In this case, plaintiffs were presumed to know that the authority conferred on the assistant city attorneys to enter into the monetary settlement of plaintiffs’ claim was limited to $500. Furthermore, plaintiffs were under a duty to determine that the Council had preap-proved the settlement terms as to monetary amounts in excess of $500.
That does not end the inquiry, however, because it is well-established that
an estoppel arises as against the denial of agency when a principal places a purported agent in a position of apparent authority so that a person of ordinary prudence conversant with business usages and the nature of the particular business is justified in assuming that such agent has the authority to perform a particular act and deals with the agent upon that assumption. [Cits.]
Intl. Indem. Co. v. Odom, 174 Ga. App. 6, 7 (329 SE2d 307) (1985). However, this Court has recognized that
“[t]he doctrine of estoppel is not applied as freely against a municipal corporation as against an individual. Municipalities act in both a governmental and a proprietary capacity, and an estoppel is not asserted if such will embarrass a municipality in its capacity as a governing body or operate to prevent it from exercising its police power. . . [.] While a municipality is not estopped to deny the validity of a contract wholly beyond its powers, it may be estopped by the exercise of contractual powers legally vested in it, and even by the exercise of governmental powers, to prevent manifest injus*429tice and wrongs to private persons, where the restraint placed upon a municipality to accomplish that purpose does not interfere with the exercise of governmental powers of the municipality. A municipality is subject to the rules of estop-pel in those cases wherein equity and justice require their application, and may be estopped under certain circumstances by its act and conduct.”
City of Summerville v. Ga. Power Co., 205 Ga. 843, 845-846 (2) (55 SE2d 540) (1949). See also Corey Outdoor Advertising v. Bd. of Zoning, 254 Ga. 221 (3) (327 SE2d 178) (1985).
In the instant case, “aside from the fact that prudence would have dictated that [plaintiffs] obtain written authorization,” City of Jersey City v. Roosevelt Stadium, supra at 815 (II), “[t]here can be no estoppel by conduct where both parties have equal knowledge or equal means of knowing the truth. [Cit.]” Tybrisa Co. v. Tybeeland, 220 Ga. 442, 446 (139 SE2d 302) (1964). There is no evidence that plaintiffs either orally inquired or took any reasonable steps to ascertain the necessary authorization had been obtained, and it is uncon-troverted that the city attorneys made no representations which indicated they had obtained the requisite authorization or which otherwise excused plaintiffs’ failure to fulfill their duty of determining that the city attorneys had complied with § 4-2007.

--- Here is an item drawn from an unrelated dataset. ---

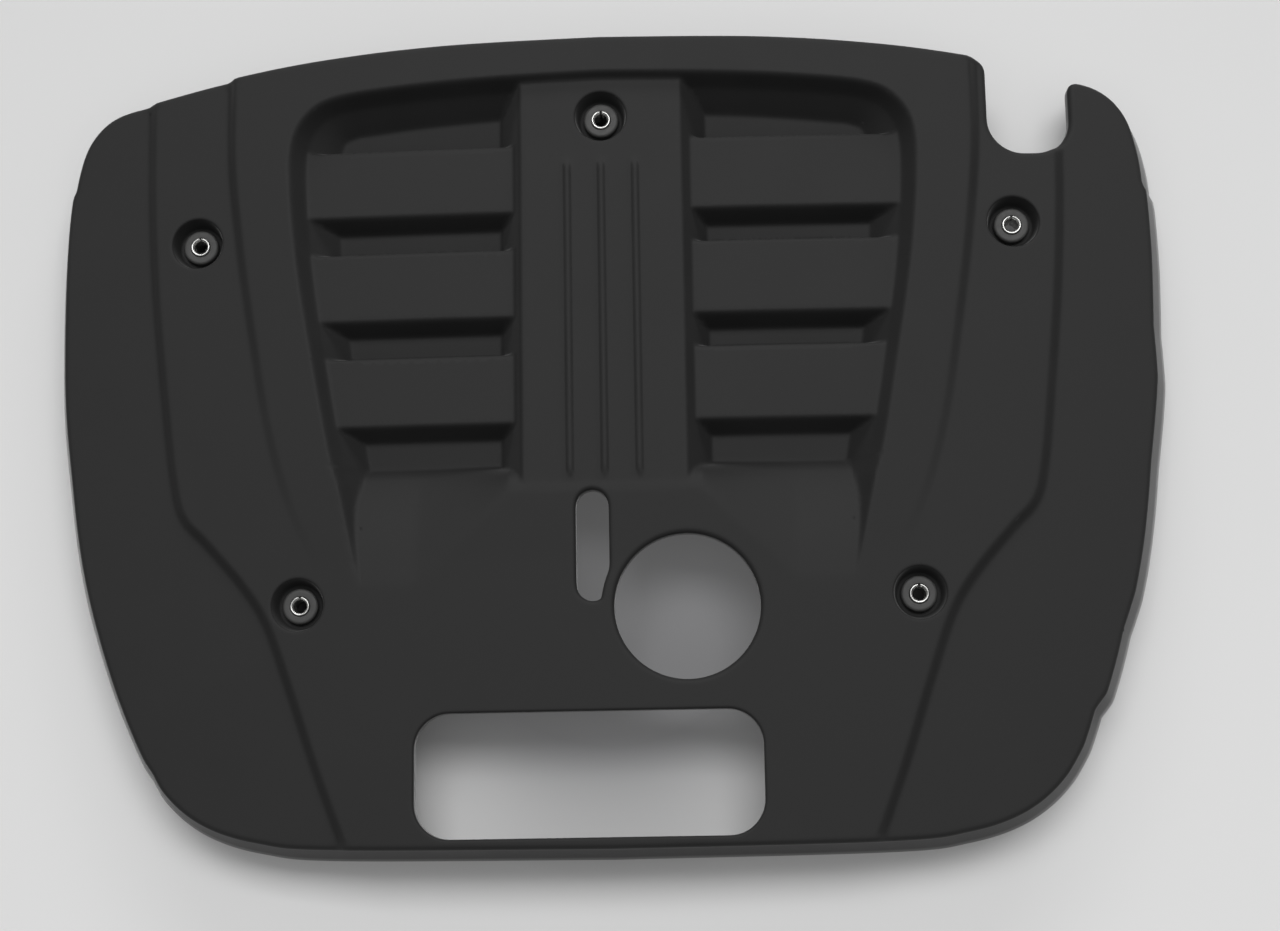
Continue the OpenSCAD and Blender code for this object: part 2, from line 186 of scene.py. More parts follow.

Accordingly, in answering the Eleventh Circuit’s question in the affirmative, we hold that a public sector attorney’s authority, like that of any other public officer, is defined and prescribed by law, including municipal ordinances such as the municipal ordinance in issue in this case.
Certified question answered in the affirmative.
All the Justices concur, except Carley and Thompson, JJ., who dissent.We intimate no opinion as to the propriety or enforceability of the injunctive provisions.
To the extent that City of Atlanta v. Frank, 120 Ga. App. 273 (2) (170 SE2d 265) (1969) can be read to the contrary, it is overruled.